Low-interest rates, also known as accommodative monetary policy, have been a common practice of central banks around the world to stimulate economic growth. When the central bank lowers the interest rate, it becomes cheaper for individuals and businesses to borrow money, which can lead to increased spending and investment.
However, low-interest rates also have far-reaching effects on the financial industry, affecting various aspects such as borrowing and saving, the stock market, currency value, and the housing market. In this article, I will share in detail what low interest rates are, their effects in the financial industry and the difference between low interest rates and subsidy.
What are low interest rates?
Low-interest rates refer to a situation where the cost of borrowing money is reduced by the central bank. Central banks, such as the Federal Reserve in the United States or the European Central Bank, set interest rates as part of their monetary policy to control the supply of money in an economy.
When interest rates are low, it becomes cheaper for individuals and businesses to borrow money, which can stimulate spending and investment and drive economic growth. Low-interest rates can also impact savings, the stock market, currency value, and the housing market.

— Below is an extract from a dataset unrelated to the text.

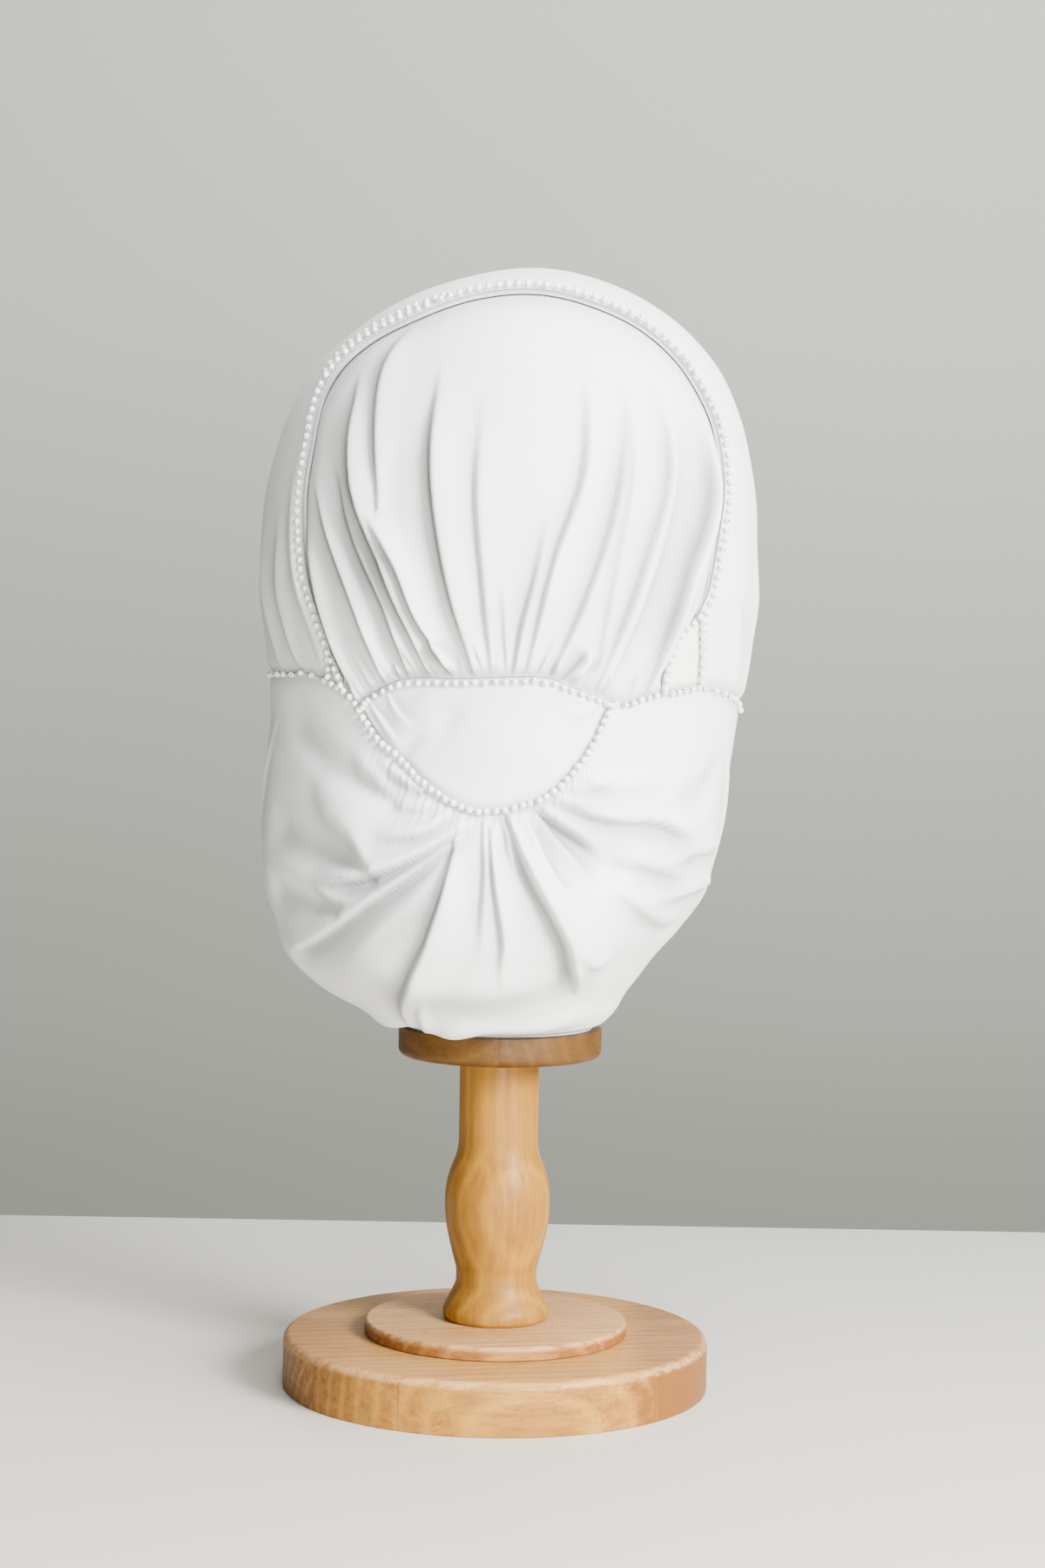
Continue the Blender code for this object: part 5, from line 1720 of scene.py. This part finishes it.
@dataclass(frozen=True)
class TurnedStand:
    """The base, its raised step, the column and the disc that carries the bag."""

    base_radius: float = 85.8
    base_height: float = 21.0
    step_radius: float = 53.0
    step_height: float = 5.4
    disc_radius: float = 41.0
    disc_height: float = 11.5
    disc_top: float = 145.0
    edge_round: float = 3.2
    gap: float = 0.3
    column_rows: tuple[tuple[float, float], ...] = (
        # radius, height
        (20.4, 0.0), (21.3, 1.2), (21.4, 3.6), (20.9, 5.2), (19.3, 8.4), (17.6, 11.7),
        (16.4, 15.0), (16.3, 19.0), (17.4, 24.0), (19.4, 32.0), (20.9, 40.2), (21.3, 48.0),
        (20.5, 55.6), (19.1, 60.6), (16.7, 67.0), (16.0, 72.0),
    )

    @staticmethod
    def disc(radius: float, height: float, low: float, high: float) -> tuple:
        """Return the profile of a disc whose lower and upper edges are quarter rounds."""
        turn = np.linspace(0.0, 0.5 * math.pi, 9)
        lower = np.stack([radius - low + low * np.sin(turn), low - low * np.cos(turn)], -1)
        upper = np.stack([radius - high + high * np.cos(turn),
                          height - high + high * np.sin(turn)], -1)
        return tuple(map(tuple, np.vstack([lower, upper])))

    def column(self, height: float) -> tuple:
        """Return the column's profile, a smooth curve through its rows up to the disc."""
        rows = np.array(self.column_rows + ((self.column_rows[-1][0], height),))
        at = np.concatenate([np.linspace(0.0, 72.0, 97), [0.5 * (72.0 + height), height]])
        radius = smooth_curve(rows[:, 1], rows[:, 0], at)
        return tuple(zip(radius.tolist(), at.tolist()))

    def build(self, effects: SharedEffects) -> None:
        """Turn the four pieces and finish each with its own wood, the disc's darkened by painted
        shadow.
        """
        # the base's darker ends: end grain, and at +X painted shade as well
        plank = WoodFinish("rubberwood_base", light=(0.40, 0.19, 0.030),
                           dark=(0.18, 0.066, 0.010), blush=(0.31, 0.132, 0.028),
                           end_dark=1.1, pale_band_height=0.0196)
        step = WoodFinish("rubberwood_step", light=(0.40, 0.20, 0.048),
                          dark=(0.20, 0.07, 0.014), blush=(0.36, 0.165, 0.045),
                          plank_width=0.09, pith=(0.0, -0.09, 0.06), rim_radius=0.0525,
                          rim_dark=0.55, pale_band_height=0.0263)
        post = WoodFinish("rubberwood_column", light=(0.36, 0.175, 0.020),
                          dark=(0.17, 0.066, 0.006), blush=(0.29, 0.128, 0.014),
                          grain=Grain.ALONG_Z, plank_width=0.09, plank_shift=0.045,
                          own_row=0.0, ring_pitch=0.0055, pores=0.45, pith=(0.0, 0.02, 0.012))
        # painted shadow: the disc is the same wood as the column at about a third of its
        # brightness, standing in for the bag's shadow on it
        top = WoodFinish("rubberwood_disc_painted_shadow", light=(0.098, 0.045, 0.0075),
                         dark=(0.052, 0.020, 0.003), blush=(0.078, 0.034, 0.005),
                         grain=Grain.ALONG_Y, plank_width=0.05, plank_shift=0.0,
                         own_row=-1.0, ring_pitch=0.007, pores=0.8, pith=(0.0, -0.02, 0.16))
        step_foot = self.base_height + self.gap
        column_foot = step_foot + self.step_height + self.gap
        disc_foot = self.disc_top - self.disc_height
        column = self.column(disc_foot - self.gap - column_foot)
        base = self.disc(self.base_radius, self.base_height, 0.5, self.edge_round)
        TurnedPiece("stand_base", 0.0, base).build(plank.material(effects))
        raised = self.disc(self.step_radius, self.step_height, 0.3, 1.5)
        TurnedPiece("stand_step", step_foot, raised).build(step.material(effects))
        TurnedPiece("stand_column", column_foot, column).build(post.material(effects))
        disc = self.disc(self.disc_radius, self.disc_height, self.edge_round, 0.3)
        TurnedPiece("stand_top_disc", disc_foot, disc).build(top.material(effects))


@dataclass(frozen=True)
class Studio:
    """The camera, the pale table and backdrop, and soft window light from the right."""

    camera_place: tuple[float, float, float] = (7.35, -1150.0, 285.0)
    pitch: float = 2.08
    roll: float = 0.96
    lens: float = 65.6
    table_back: float = 340.0
    backdrop: float = 1500.0
    lamps: tuple = (
        # name, place, aim, size, power, share of blue
        ("window_right", (1.15, -1.25, 0.85), (0.0, 0.0, 0.28), 0.6, 150.0, 0.99),
        ("side_right", (1.5, -0.2, 0.7), (0.0, 0.0, 0.4), 0.7, 8.0, 0.99),
        ("front_fill", (0.3, -1.6, 0.45), (0.0, 0.0, 0.25), 0.5, 7.0, 0.99),
        ("low_front", (0.25, -1.5, 0.14), (0.0, 0.0, 0.2), 0.4, 25.0, 0.99),
        ("from_above", (0.2, -0.35, 1.5), (0.0, 0.0, 0.28), 0.6, 28.0, 0.99),
        ("on_backdrop", (0.3, 0.75, 1.9), (0.0, 1.5, 1.2), 1.4, 34.0, 0.98),
    )

    def camera(self) -> None:
        """Set the camera: its axes come from the pitch down and the roll."""
        pitch, roll = math.radians(self.pitch), math.radians(self.roll)
        forward = np.array([0.0, math.cos(pitch), -math.sin(pitch)])
        level = np.array([1.0, 0.0, 0.0])
        up = np.cross(level, forward)
        right = level * math.cos(roll) + up * math.sin(roll)
        up = up * math.cos(roll) - level * math.sin(roll)
        data = bpy.data.cameras.new("camera")
        data.sensor_fit = "VERTICAL"
        data.sensor_height = 36.0
        data.lens = self.lens
        data.clip_start = 0.02
        camera = link("camera", data)
        turned = Matrix(np.stack([right, up, -forward], 1).tolist()).to_4x4()
        camera.matrix_world = Matrix.Translation([v * MM for v in self.camera_place]) @ turned
        bpy.context.scene.camera = camera

    @staticmethod
    def sheet(name: str, corners: Array, finish: bpy.types.Material) -> None:
        """Add a flat stage surface from four corners in millimetres."""
        mesh = bpy.data.meshes.new(name)
        mesh.from_pydata((corners * MM).tolist(), [], [(0, 1, 2, 3)])
        mesh.materials.append(finish)
        piece = link(name, mesh)

    @staticmethod
    def lamp(name: str, place: tuple[float, float, float], aim: tuple[float, float, float],
             size: float, power: float, blue: float) -> None:
        """Add a square soft light that looks at a point, all in metres."""
        data = bpy.data.lights.new(name, "AREA")
        data.shape = "SQUARE"
        data.size = size
        data.energy = power
        data.color = (1.0, 1.0, blue)
        lamp = link(name, data)
        way = Matrix.Translation(place).to_translation() - Matrix.Translation(aim).to_translation()
        lamp.location = place
        lamp.rotation_euler = way.to_track_quat("Z", "Y").to_euler()

    def build(self, effects: SharedEffects) -> None:
        """Set up the camera, the stage and the lights."""
        self.camera()
        # painted shade: the table darkens towards the back and the backdrop towards the bottom
        table = StudioFinish("table_top", (0.60, 0.575, 0.50), (0.42, 0.41, 0.37), 1,
                             -0.25, 0.34, 0.5)
        wall = StudioFinish("backdrop_cloth", (0.34, 0.35, 0.312), (0.205, 0.205, 0.18), 2,
                            0.6, -0.15, 0.9)
        wide, low, high = 4000.0, -1500.0, 3500.0
        back, far = self.table_back, self.backdrop
        flat = np.array([(-wide, -wide, 0.0), (wide, -wide, 0.0), (wide, back, 0.0),
                         (-wide, back, 0.0)])
        self.sheet("table", flat, table.material(effects))
        upright = np.array([(-wide, far, low), (wide, far, low), (wide, far, high),
                            (-wide, far, high)])
        self.sheet("backdrop", upright, wall.material(effects))
        for row in self.lamps:
            self.lamp(*row)
        world = bpy.data.worlds.new("room")
        world.use_nodes = True
        ground = world.node_tree.nodes["Background"]
        ground.inputs["Color"].default_value = (0.93, 0.95, 0.94, 1.0)
        ground.inputs["Strength"].default_value = 0.05
        bpy.context.scene.world = world


def build_cloth(effects: SharedEffects) -> None:
    """Make the six cloth panels and dress them."""
    satin = ClothFinish("white_satin", (0.80, 0.815, 0.81), (0.77, 0.79, 0.785))
    ivory = ClothFinish("gusset_ivory", (0.80, 0.80, 0.735), (0.77, 0.765, 0.69), sheen=0.08)
    white, cream = satin.material(effects), ivory.material(effects)
    bag, disc = ("neck_bag",), ("turned_top_disc",)
    CrownPanel("pleated_crown", "crown_panel", "cloth", "gathered", (0.24, 0.19), 0.036, bag,
               gather_height=0.9, painted_shade_scale=1.0).build(white)
    FrontBand("smooth_band", "front_band", "cloth", "stretched", (0.50, 0.20), 0.060,
              bag).build(white)
    NapeYoke("half_moon_yoke", "nape_yoke", "cloth", "stretched", (0.11, 0.05), 0.0038, bag,
             seam_reach=2.6).build(white)
    Gusset("right_gusset", "gusset_right", "gusset_cloth", "stretched", (0.032, 0.018),
           0.00035, bag, seam_reach=2.0, inner=GUSSET_RIGHT_INNER,
           outer=GUSSET_RIGHT_OUTER).build(cream)
    Gusset("left_gusset", "gusset_left", "gusset_cloth", "stretched", (0.014, 0.011),
           0.00005, bag, seam_reach=1.4, inner=GUSSET_LEFT_INNER,
           outer=GUSSET_LEFT_OUTER).build(cream)
    NeckBag("puffed_neck_bag", "neck_bag", "cloth", "gathered", (0.60, 0.16), 0.085, disc,
            gather_height=0.8, gather_reach=8.0, seam_reach=2.6, ring=True).build(white)


def main() -> None:
    """Build the studio, the stand, the cloth and the sewn trim, in that order."""
    logging.basicConfig(level=logging.INFO, format="%(name)s: %(message)s")
    effects = SharedEffects()
    Studio().build(effects)
    TurnedStand().build(effects)
    build_cloth(effects)
    SewnTrim().build(BeadFinish().material(effects), ThreadFinish().material(effects))


if __name__ == "__main__":
    main()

The effects of low-interest rates on the financial industry
1. Borrowing and Saving:
Low-interest rates make borrowing more attractive as the cost of borrowing decreases. This can lead to an increase in consumer and business spending, which can drive economic growth. On the other hand, low-interest rates reduce the return on savings, making it less attractive for individuals to save their money in banks. This can lead to a decrease in the demand for savings accounts and fixed-income securities, such as bonds.
2. Stock Market:
Low-interest rates tend to boost the stock market as companies can borrow money more cheaply to finance new projects. This can lead to an increase in corporate profits and stock prices, resulting in higher returns for investors. However, low-interest rates can also increase speculation and risky behavior in the stock market, leading to potential market bubbles that could eventually burst.
3. Currency Value:
Low-interest rates can also have an impact on the value of a currency. When interest rates are low, it becomes less attractive for individuals to hold their money in the form of the currency, leading to a decrease in demand. This can cause the value of the currency to fall.
4. Housing Market:
The housing market can also be affected by low-interest rates. Lower mortgage rates make it cheaper for individuals to purchase homes, leading to an increase in demand and a rise in home prices. However, this can also lead to increased speculation and risky behavior in the housing market, potentially creating a housing bubble that could burst.
Difference between low interest rate and subsidy
Low-interest rates refer to a situation where the central bank reduces the cost of borrowing money. This makes it cheaper for individuals and businesses to borrow, stimulating spending and investment, and driving economic growth.
Subsidies, on the other hand, refer to financial assistance provided by the government to support a particular industry or sector. Subsidies can be in the form of tax breaks, direct payments, or low-interest loans, and are designed to support industries or businesses that are considered important for economic or social reasons.
While both low-interest rates and subsidies can be used to stimulate economic growth, they have different mechanisms and goals. Low-interest rates aim to make borrowing cheaper and stimulate spending and investment, while subsidies aim to provide direct financial support to specific industries or businesses.
In conclusion, low-interest rates can have significant impacts on the financial industry. While they can stimulate economic growth and increase investment in various sectors, they can also lead to decreased returns on savings and increase speculative behavior.
Financial institutions and investors must be aware of these potential effects and take steps to manage their risks while benefiting from the opportunities provided by low-interest rates. Low-interest rates and subsidies are distinct, with different mechanisms and goals, but both can play a role in stimulating the economy.